Last year set popularity records for the WNBA across the board, and the growth shows no signs of slowing. In 2024, ESPN, the league's primary television partner, saw a 170 percent boost in viewership. Overall ratings are up by 23 percent this year. Ticket sales are up 26 percent, and merchandise sales have increased by 40 percent.
The most important figure is $2.2 billion. That's the value of the 11-year media-rights deal that the WNBA secured last year, which starts in 2026. It includes partnerships with Disney (ESPN's parent company), Prime Video, and NBC Universal. The league also signed a separate deal with Ion Television to air games on Friday nights. Terms weren't disclosed, but reports speculated that between the two deals, the WNBA has a media package worth close to $3 billion over the next decade.
This colossal source of revenue helps explain the immense valuations of WNBA franchises.
The WNBA will add five expansion teams by 2030. Owners in the three cities that have so far been awarded a franchise—Detroit, Philadelphia, and Cleveland—paid a fee of $250 million each to join the league. Ten of the existing 13 WNBA teams are valued at $200 million or more. The Golden State Valkyries top the list, at an estimated $500 million. The Valkyries, which in 2023 became the WNBA's first expansion team in 17 years, are the first women's professional sports team to ever be valued that high. They also lead the league in attendance—a sign that the sport's popularity doesn't depend on Clark.
Alex Kirshner: Caitlin Clark is just the beginning
With such outsize growth happening across the league, the fact that WNBA players currently receive a mere 9.3 percent of the league's total revenue is embarrassing. (That works out to about $78,000 for Clark and a bit less for Reese, who are still on their rookie contracts, and just over $249,000 for the league's highest-paid veterans.) By comparison, players in the NBA, the NHL, and the NFL all receive about half of their league's sports-related income. Even in the Ultimate Fighting Championship—which has a nasty history of underpaying its fighters—the athletes receive 16 to 20 percent of the revenue. The WNBA isn't yet as big as those leagues, and its players have never said they should be paid as much as Patrick Mahomes or LeBron James. Their argument is only that they deserve a similar proportion of the revenue generated by their labor.
Every professional sports league has experienced financial ups and downs, but that has never stopped the players from demanding and receiving more.
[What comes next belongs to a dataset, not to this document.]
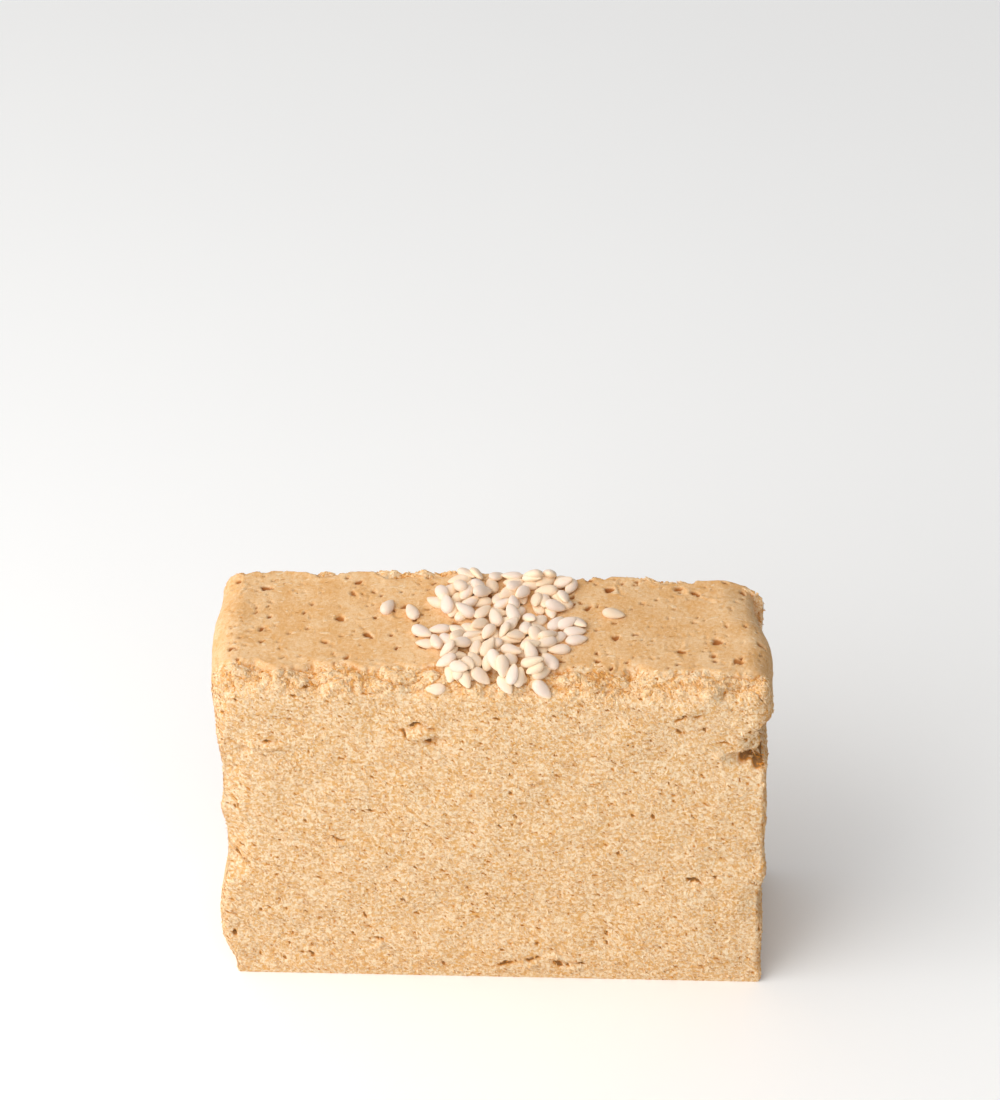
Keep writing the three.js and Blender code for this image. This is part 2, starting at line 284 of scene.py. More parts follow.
class Channel:
    """A number that changes over a surface. Arithmetic on it adds Math nodes."""

    def __init__(self, canvas: "Canvas", socket: Socket) -> None:
        """Wraps an output socket of a node on a canvas."""
        self.canvas = canvas
        self.socket = socket

    def _math(self, operation: str, *terms: Fed) -> "Channel":
        """Adds a Math node that works on terms."""
        inputs = dict(enumerate(terms))
        return self.canvas.channel("ShaderNodeMath", {"operation": operation}, inputs)

    def __add__(self, other: Fed) -> "Channel":
        """self + other."""
        return self._math("ADD", self, other)

    def __radd__(self, other: Fed) -> "Channel":
        """other + self."""
        return self._math("ADD", other, self)

    def __sub__(self, other: Fed) -> "Channel":
        """self - other."""
        return self._math("SUBTRACT", self, other)

    def __rsub__(self, other: Fed) -> "Channel":
        """other - self."""
        return self._math("SUBTRACT", other, self)

    def __mul__(self, other: Fed) -> "Channel":
        """self * other."""
        return self._math("MULTIPLY", self, other)

    def __rmul__(self, other: Fed) -> "Channel":
        """other * self."""
        return self._math("MULTIPLY", other, self)

    def carried(self, ends: Sequence[float], way: str = "LINEAR") -> "Channel":
        """Carries one range over to another.

        Args:
            ends: the lower and upper end of the first range, and what they become.
            way: how it goes between the ends, LINEAR or SMOOTHSTEP.

        Returns:
            The number in the second range.
        """
        inputs = dict(zip(("From Min", "From Max", "To Min", "To Max"), ends), Value=self)
        return self.canvas.channel("ShaderNodeMapRange", {"interpolation_type": way}, inputs)

    def rise(self, low: float, high: float) -> "Channel":
        """Rises smoothly from 0 at low to 1 at high, or falls if high is under low."""
        ends = (low, high, 0.0, 1.0) if low < high else (high, low, 1.0, 0.0)
        return self.carried(ends, "SMOOTHSTEP")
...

The NBA was in such bad shape in the late 1960s and early '70s that teams had to pool together money to subsidize the salaries of the league's top players, including Kareem Abdul-Jabbar and Elvin Hayes. Heading into the early '80s, the league's future was precarious because of rampant drug problems among players and low television ratings. The arrival of Magic Johnson and Larry Bird helped change all of that.
In every sports league, players have had to fight for their worth. At 28 years old, the WNBA is arguably in better shape than the NBA was at the same juncture. As the league grows, the players' salaries should be growing right along with it.